C’est finalement l’arrivée de nouvelles technologies, «et le hasard des rencontres», ajoute le spécialiste, qui vont changer la donne et permettre aux scientifiques de mettre la main sur leur «Graal». En 2012, ils publient une première liste de dix antigènes spécifiques du glioblastome. Ensuite, tout s’accélère et un vaccin thérapeutique est mis au point contre cette tumeur. «Nous avons développé un vaccin thérapeutique personnalisé qui doit permettre de diriger les forces du système immunitaire sur la tumeur. C’est le début d’une nouvelle ère, l’oncologie personnalisée sur une tumeur difficile.»
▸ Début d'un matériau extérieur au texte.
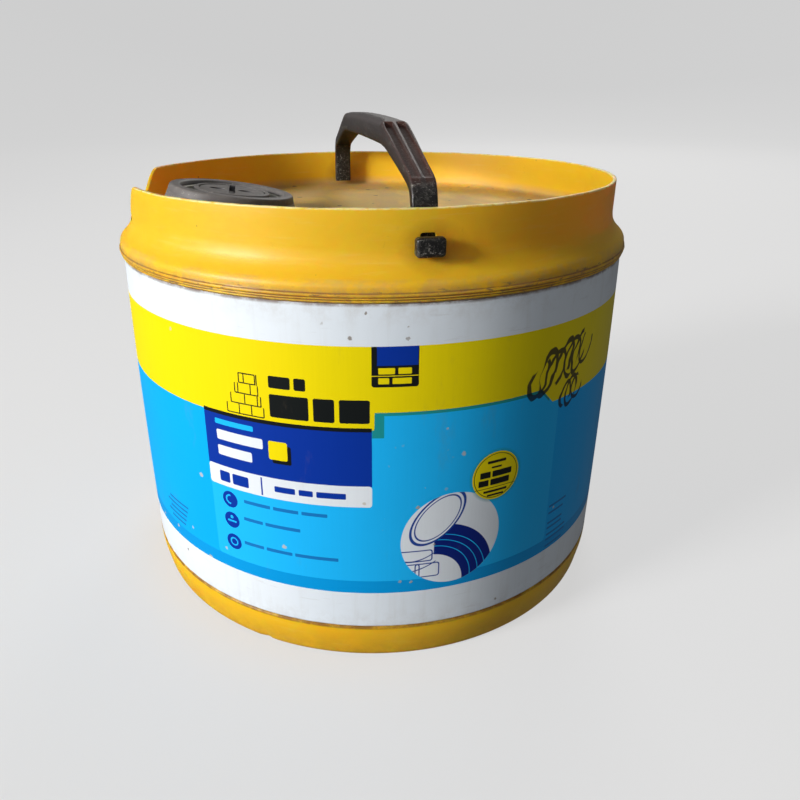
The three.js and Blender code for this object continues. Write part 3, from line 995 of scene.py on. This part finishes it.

Pour l’heure, les premiers tests ont confirmé que cette approche est sûre et provoque bien une réponse du système immunitaire. «Il est trop tôt pour parler d’un bénéfice clinique, mais nous travaillons déjà sur les étapes suivantes, précise le médecin-chef de service. L’enjeu est maintenant de déterminer si les lymphocytes arrivent à entrer dans la tumeur et si oui, comment celle-ci se défend contre cette attaque.» C’est la Dre Valérie Dutoit, privat-docent à l’Université de Genève et co-responsable du groupe de recherche avec le Pr Dietrich, qui tentera notamment de répondre à cette question, en analysant des prélèvements réalisés dans les tumeurs après vaccination des patients. «Cette avancée illustre toute la force d’un hôpital universitaire comme le nôtre, souligne le Pr Dietrich. Ce genre de recherche ne peut pas se faire ailleurs, ce qu’on oublie parfois. Or, ces liens entre clinique et recherche fondamentale sont un maillon incontournable de la recherche biomédicale. Nous sommes les seuls à pouvoir et à devoir faire ce type de recherche qui s’organise maintenant dans un vaste réseau de collaboration internationale.»

Cancer difficile à traiter

Les traitements actuels du glioblastome, une forme très agressive de cancer du cerveau qui touche fréquemment les jeunes adultes et les enfants, n’ont que peu d’impact sur l’espérance de vie des patients. Contrairement à d’autres tumeurs malignes, les glioblastomes restent particulièrement pernicieux et difficiles à traiter.